The former vice president, who is reportedly mulling a 2024 bid for the White House, has spoken extensively about his refusal to aid Trump’s efforts to retain power despite losing the election.

“The president's words were reckless, and they endangered my family and everyone at the Capitol building," Pence told the Associated Press last year.

“I had no right to overturn the election,” Pence said at the annual Gridiron Dinner in DC last month. “And I know that history will hold Donald Trump accountable.”

Court Battle Over Testimony

Although Pence had been open about the widening rift between him and his former boss in the final weeks of the Trump presidency, he refused to recount it under oath.

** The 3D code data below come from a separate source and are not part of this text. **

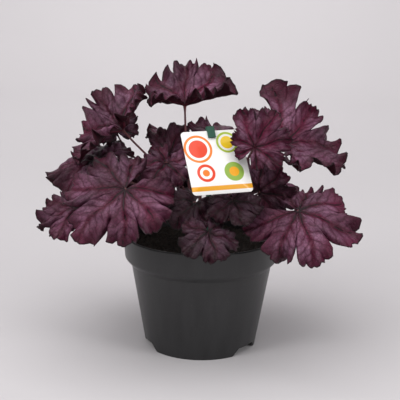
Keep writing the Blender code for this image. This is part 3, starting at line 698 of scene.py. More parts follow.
@dataclass
class HeucheraLeaf:
    """A leaf with its stalk: a blade like an open fan, veined, puckered and ruffled, and fine hairs.

    The blade is a grid of rays round the stalk's top by runs along each ray. A phase counts lobes,
    whole at a lobe's middle and a half more between two lobes.
    """

    plan: Leaf
    # The tone is a colour factor. It holds painted shade for a leaf low in the middle of the plant.
    tone: float = 1.0
    rays_per_lobe: int = 30
    runs: int = 26
    ray_steps: int = 50
    run_crowding: float = 1.25
    thickness: float = 0.5
    sinus_edge: float = 163
    fan_angle: float = 5.6
    lobe_depth: float = 0.33
    tooth_depth: float = 0.06
    small_tooth_depth: float = 0.034
    small_tooth_change: float = 0.014
    lobe_hollow: float = 0.9
    edge_wave: float = 0.5
    long_wave: float = 0.4
    long_wave_lobes: float = 2.3
    crest_change_lobes: float = 1.7
    frill: float = 1.3
    frills_per_lobe: float = 3.7
    pucker: float = 1.2
    field_reach: float = 2.5
    swell: float = 1.8
    swell_size: float = 13.0
    main_vein_ridge: float = 0.8
    ridge_reach: float = 0.75
    ridge_fade: float = 0.85
    vein_wander: float = 0.05
    vein_swings: float = 1.2
    fold_gain: float = 6
    fold_start: float = 0.3
    fold_spread: int = 14
    stalk_radius: float = 1.3
    small_leaf: float = 40
    small_stalk: float = 0.85
    stalk_taper: float = 0.3
    stalk_flare: float = 0.7
    flare_share: float = 0.04
    stalk_rib: float = 0.05
    stalk_handle: float = 0.34
    stalk_sides: int = 12
    stalk_rings: int = 60
    stalk_depth: float = 13
    socket_turn: float = 137.508
    socket_spread: float = 3.55
    hair_count: int = 260
    hair_lengths: tuple[float, float] = (0.7, 1.6)
    hair_lean: float = 0.35
    hair_radius: float = 0.06

    def lobe_table(self) -> tuple[Array, Array, Array, Array, Array]:
        """Each lobe's angle, length and added climb, the waves' phases, and each notch's depth."""
        plan = self.plan
        draw = np.random.default_rng(plan.seed)
        half = (plan.lobes - 1) / 2
        place = (np.arange(plan.lobes) - half) / half
        angles = place * (self.sinus_edge - self.sinus_edge / plan.lobes)
        angles = angles + draw.uniform(-4, 4, plan.lobes)
        lengths = np.array(plan.lengths) if plan.lengths else 1 - 0.3 * np.abs(place) ** 1.6
        lengths = lengths * draw.uniform(0.92, 1.05, plan.lobes)
        lifts = draw.uniform(-14, 14, plan.lobes)
        waves = draw.uniform(0, 2 * math.pi, 3)
        depths = draw.uniform(0.6, 1.3, plan.lobes + 1)
        return angles, lengths, lifts, waves, depths

    def frame(self) -> Array:
        """The blade frame's sideways, midrib and face directions as rows."""
        midrib = unit(np.array(self.plan.midrib, float))
        face = np.array(self.plan.face, float)
        face = unit(face - midrib * (face @ midrib))
        return np.stack([np.cross(midrib, face), midrib, face])

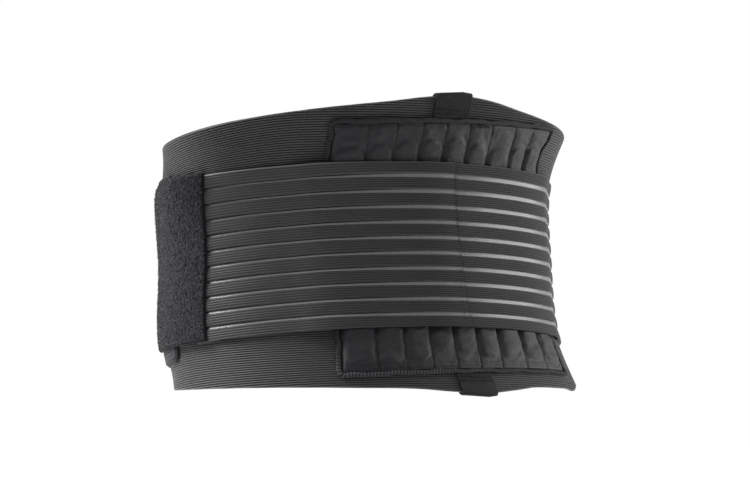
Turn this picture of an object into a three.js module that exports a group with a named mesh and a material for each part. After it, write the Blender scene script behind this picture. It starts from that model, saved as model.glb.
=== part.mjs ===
// A back support brace: a wide elastic belt in the form of a torso, with a padded back panel
// of upright channels, two striped tension bands that close over it, and webbing loops.
// Millimetres. +Z is up, the back faces -Y and the front faces +Y. The origin is the middle
// of the waist opening.
import * as THREE from 'three';

// The torso that the belt fits
const waistHalfWidth = 150;
const waistHalfDepth = 100;
// How far the belt sinks towards the front, for each millimetre of depth
const frontDip = 0.11;

// The main belt
const backHeight = 202;
const beltThickness = 2;
const frontSlit = 6;

// Every layer lies this far off the one below it
const layerGap = 0.35;

// The back pad and its edging
const padWidth = 203;
const padHeight = 177;
const padMiddle = -3;
const padSlant = 0.03;
const padEdgeThickness = 2;
const channelCrown = 1.7;
const channelCount = 9;
const channelEndTaper = 14;
const padHem = 4;
const bindingWidth = 3.6;
const bindingThickness = 2.6;
const bindingCornerRadius = 5;
const bindingStep = 12;

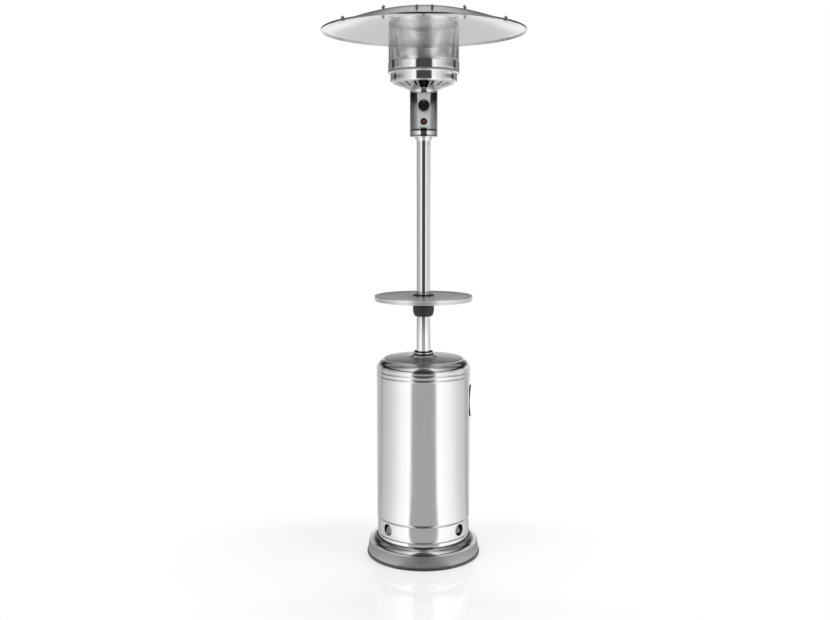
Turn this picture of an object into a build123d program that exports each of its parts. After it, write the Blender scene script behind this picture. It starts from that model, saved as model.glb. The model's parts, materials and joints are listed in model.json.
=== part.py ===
from build123d import *
import math
import os

# Outdoor gas heater: a slotted burner under a wide reflector, on a post above a round gas bottle housing.
# Lengths are in millimetres, angles in degrees. The origin is the middle of the foot on the floor, +Z is up,
# and the controls face -Y. An azimuth is counted from the front, and grows towards +X, the right-hand side.

# Turns
full_turn = 360
half_turn = 180
quarter_turn = 90

# Gaps between pieces
seat_gap = 0.1
part_gap = 0.3
running_gap = 0.06
hole_gap = 0.3
overrun = 6.0

# Foot
base_r = 230.6
base_sheet = 1.5
base_wall_z = 23.0
base_wall_lean = 5.1
base_wall_h = 35.0
base_shoulder_mid_shares = (0.323, 0.519)
base_shoulder_w = 19.5
base_shoulder_h = 26.0
base_top_w = 12.0
base_top_rise = 4.0
bracket_hole_r = 3.0
bracket_hole_spacing = 26.0
bracket_hole_rise = 12.0
edge_ring_w = 4.4
edge_ring_h = 10.0
edge_ring_floor = 3.0
edge_ring_inner_leg = 2.5
edge_ring_groove = 0.8
edge_ring_groove_z = 5.0

# Vent ring under the housing
vent_ring_inset = 2.0
vent_ring_sheet = 1.0
vent_ring_h = 83.0
vent_ring_flange = 10.0
vent_bead = 1.4
vent_bead_h = 4.0
vent_bead_rise = 15.0
vent_top_bead = 2.0
vent_top_bead_h = 6.0
vent_hole_r = 24.5
vent_hole_rise = 44.0
vent_hole_azimuths = (50, 130, 230, 310)

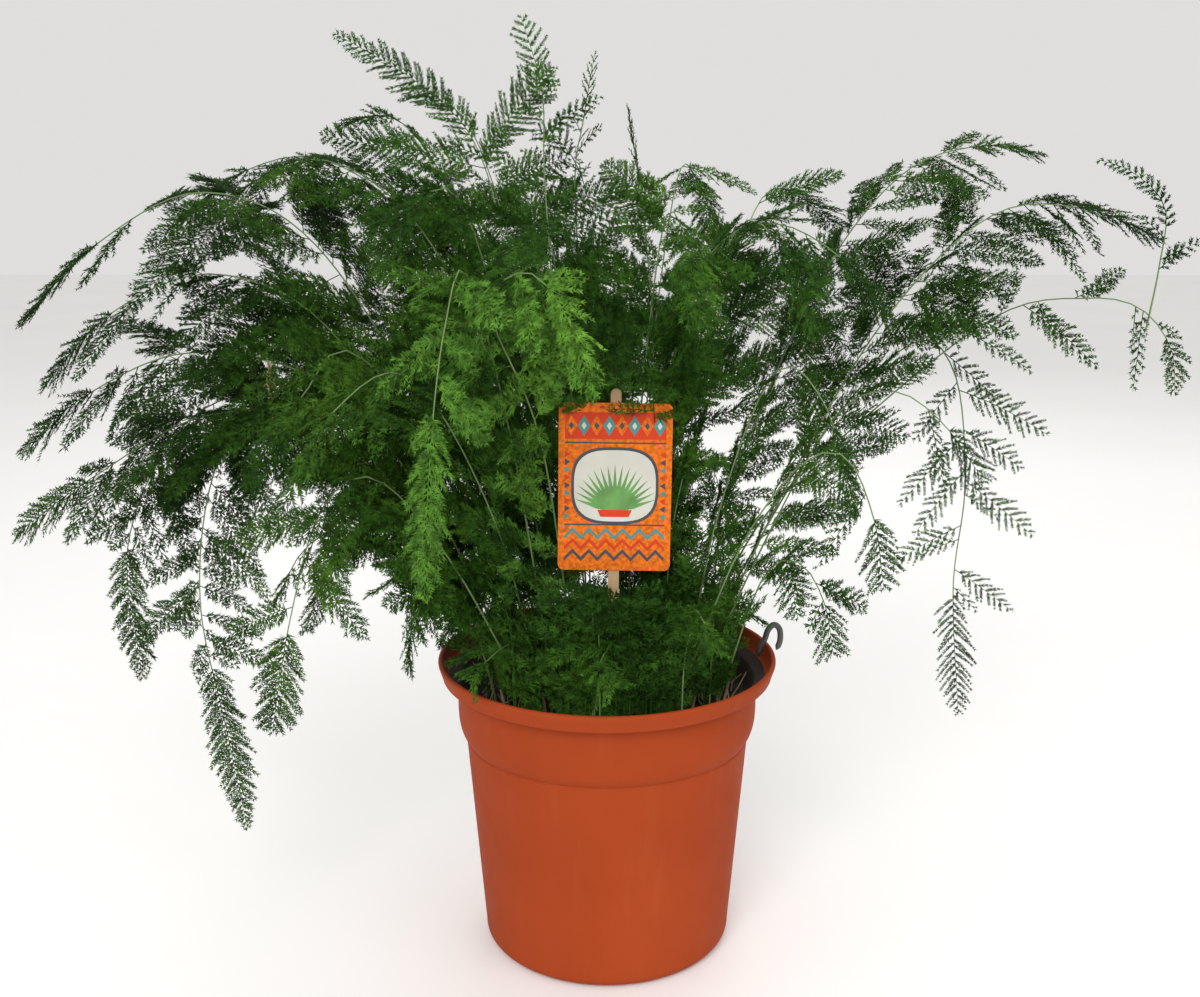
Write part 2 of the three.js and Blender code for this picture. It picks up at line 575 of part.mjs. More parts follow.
// A wire hook at the lip: it rises from inside the pot and loops over to its open end outside
function hookGeometry() {
  const points = [
    [RIM_RADIUS - 8.8, -9], [RIM_RADIUS - 6.4, -1.4], [RIM_RADIUS - 3.6, 4],
    [RIM_RADIUS - 1.4, 10.5], [RIM_RADIUS + 3, 14.2], [RIM_RADIUS + 7.2, 10.4],
    [RIM_RADIUS + 7.8, 2], [RIM_RADIUS + 5.4, -5],
  ].map(([radius, height]) => new THREE.Vector3(radius, 0, POT_HEIGHT + height));
  const path = new THREE.CatmullRomCurve3(points, false, "catmullrom", 0.5);
  const section = new THREE.Shape();
  section.absarc(0, 0, HOOK_RADIUS, 0, 2 * Math.PI);
  const hook = new THREE.ExtrudeGeometry(section, { steps: 14, curveSegments: 3, extrudePath: path });
  return hook.rotateZ(HOOK_ANGLE);
}

function mesh(name, solid, colour, roughness) {
  const material = new THREE.MeshStandardMaterial({ color: colour, roughness, metalness: 0 });
  const part = new THREE.Mesh(geometryOf(solid), material);
  part.name = name;
  return part;
}

const pot = potSolid();
const card = solidOf(cardGeometry().applyMatrix4(labelPlace));
const stake = solidOf(stakeGeometry().applyMatrix4(labelPlace));
const hook = solidOf(hookGeometry());
let soil = soilSolid().subtract(solidOf(stakeHole().applyMatrix4(labelPlace)));
[pot, card, stake, hook, solidOf(labelView())].forEach((solid) => place(solid, "fixed"));
const nodes = growAll();
nodes.forEach((node) => {
  soil = soil.subtract(rootHole(node.root[0], node.root[1]));
});

const fern = new THREE.Group();
fern.add(mesh("pot", pot, 0xb5502f, 0.45));
fern.add(mesh("potting_mix", soil, 0x2b1d15, 0.95));
fern.add(mesh("label_card", card, 0xe0641c, 0.5));
fern.add(mesh("label_stake", stake, 0xd9c69a, 0.7));
fern.add(mesh("rim_hook", hook, 0x3a3d40, 0.5));
nodes.forEach((node, i) => {
  const whole = node.parts.reduce((sum, part) => sum.add(part));
  fern.add(mesh(`stem_${String(i + 1).padStart(2, "0")}`, whole, 0x356b22, 0.6));
});

export default fern;
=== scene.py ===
# Potted lace fern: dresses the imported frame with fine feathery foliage, a moulded plastic pot,
# crumbly potting mix, a printed picture label and a rim hook. Shapes are worked out in the
# frame's millimetres and turned into metres when a mesh is made.

import math
import bpy
import numpy as np
from mathutils import Matrix, Vector, kdtree


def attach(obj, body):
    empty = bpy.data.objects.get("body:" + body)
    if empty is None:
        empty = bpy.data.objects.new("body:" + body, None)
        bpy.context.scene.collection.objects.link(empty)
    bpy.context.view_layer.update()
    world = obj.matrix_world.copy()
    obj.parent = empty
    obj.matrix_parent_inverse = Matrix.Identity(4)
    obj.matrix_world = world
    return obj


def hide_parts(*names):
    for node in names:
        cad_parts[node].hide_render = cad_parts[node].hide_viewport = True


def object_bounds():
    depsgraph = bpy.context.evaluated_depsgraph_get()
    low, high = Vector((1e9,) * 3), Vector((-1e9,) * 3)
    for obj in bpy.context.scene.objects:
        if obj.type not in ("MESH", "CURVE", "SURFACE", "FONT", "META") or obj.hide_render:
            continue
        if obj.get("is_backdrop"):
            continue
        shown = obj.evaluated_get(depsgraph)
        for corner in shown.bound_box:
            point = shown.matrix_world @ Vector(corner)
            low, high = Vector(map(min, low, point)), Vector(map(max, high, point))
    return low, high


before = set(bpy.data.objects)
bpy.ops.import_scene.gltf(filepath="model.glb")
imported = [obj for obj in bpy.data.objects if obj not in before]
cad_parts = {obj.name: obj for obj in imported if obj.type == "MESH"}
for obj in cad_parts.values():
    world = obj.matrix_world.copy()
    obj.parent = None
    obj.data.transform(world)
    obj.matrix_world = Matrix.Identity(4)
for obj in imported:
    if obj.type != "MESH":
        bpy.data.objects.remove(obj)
cad_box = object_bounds()

MM = 0.001

# Pot, as in the frame
POT_HEIGHT = 214
RIM_RADIUS = 120
BASE_RADIUS = 89.5
STEP_RADIUS = 101
STEP_HEIGHT = 156
BAND_RADIUS = 106.5
WALL = 2
BULGE_INSET = 2.8
CORNER = 9
DRAIN_COUNT = 6
DRAIN_RING = 60
DRAIN_RADIUS = 5
# Height of the lip's outer face, 2 less than in the frame
LIP_DROP = 12
POT_SEGMENTS = 160
SHARP_ANGLE = math.radians(40)

# Potting mix, as in the frame
GAP = 0.35
SOIL_EDGE_HEIGHT = 184
SOIL_CENTRE_HEIGHT = 188

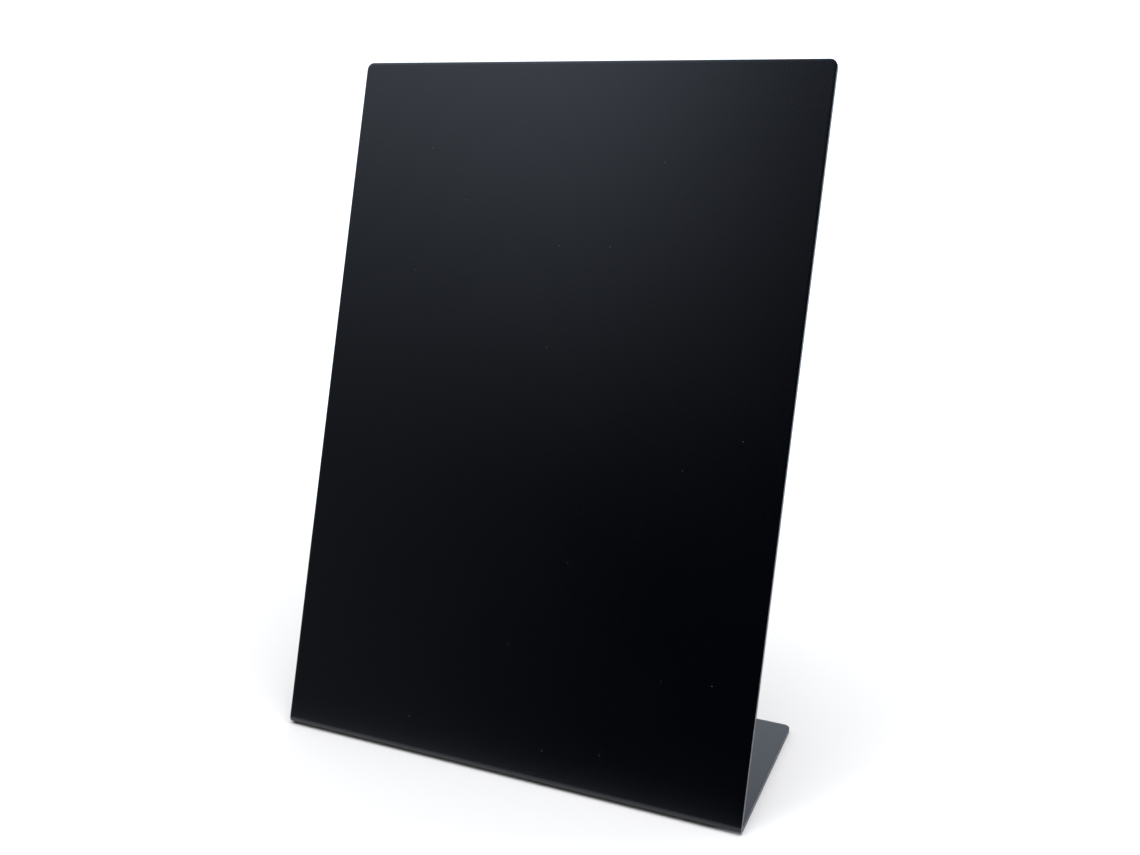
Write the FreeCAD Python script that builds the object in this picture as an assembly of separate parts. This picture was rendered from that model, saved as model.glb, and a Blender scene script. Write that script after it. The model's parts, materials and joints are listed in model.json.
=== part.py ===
import FreeCAD, Part
import math
import os

# Tabletop sign stand: one composite panel, V-grooved on its inner side and folded into an L.
# The sheet is a sandwich of two thin aluminium skins on a polyethylene core.  The groove cuts
# the inner skin and the core in two, and only the outer skin runs round the fold in one piece.
#
# Frame: X runs across the width, the sign faces -Y, the foot runs back towards +Y, Z is up.
# The origin is on the ground, at the centre of the bounding box's underside.
# All lengths are in millimetres.

# The sign panel and the foot.
PANEL_WIDTH = 210.0
PANEL_HEIGHT = 297.0  # flat front face, measured up the slope from the end of the bend
PANEL_LEAN_DEG = 18.0  # backwards from the vertical
FOOT_DEPTH = 85.0  # from the sharp corner that the two outer faces would meet in
CORNER_RADIUS = 3.0  # the two top corners of the panel and the two rear corners of the foot

# The composite sheet.
SHEET_THICKNESS = 2.0
SKIN_THICKNESS = 0.3
BEND_RADIUS = 2.6  # outer face of the outer skin

# The thin self-adhesive pads that the foot stands on.
PAD_DIAMETER = 12.0
PAD_THICKNESS = 0.25
PAD_EDGE_RADIUS = 0.08
PAD_SIDE_INSET = 16.0  # pad centre to the side of the foot
PAD_FRONT_INSET = 16.0  # pad centre to the sharp corner at the front
PAD_REAR_INSET = 14.0  # pad centre to the rear edge of the foot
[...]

However, a subpoena for his testimony was issued in early February by Jack Smith, the special counsel appointed by the DOJ to oversee, amongst others, its criminal investigation into Trump’s efforts to upend the 2020 election.

The subpoena came after talks last year between Pence’s advisers and DOJ officials about Pence providing testimony in the criminal investigation into Trump’s 2020 post-election efforts broke down, the Times noted in its report.

Pence and Trump challenged the subpoena. Pence argued he qualified for congressional immunity under the Constitution’s “speech or debate clause” and, thus, couldn’t be compelled to testify about his role in overseeing the congressional certification of Biden’s victory.

Trump, on the other hand, cited executive privilege — a legal doctrine shielding communications between a president and some of his advisers to preserve the secrecy in presidential decision-making — as grounds for challenging the subpoena.

After hearing arguments from all parties to the case — Trump, Pence, and special counsel Smith — Chief U.S. District Judge James E. Boasberg rejected Trump’s assertions but allowed Pence to discuss only matters about potentially criminal acts Trump committed.

Pence’s legal counsel didn’t appeal Boasberg's ruling, but Trump’s team unsuccessfully sued at the appeals court to delay or vacate it, citing executive privilege.

In a March 28 interview with Newsmax, Pence said he was happy the court accepted his speech and debate clause argument and reiterated that he had nothing to hide.

“I believe we did our duty that day under the Constitution of the United States, and in this matter, I thought it was important that we stand on that constitutional principle again,” Pence said.

In an interview with CBS’s Face the Nation, which aired on Sunday, Pence assured CBS’s Robert Costa that “people can be confident that we'll — we'll obey the law. We'll comply with the law.”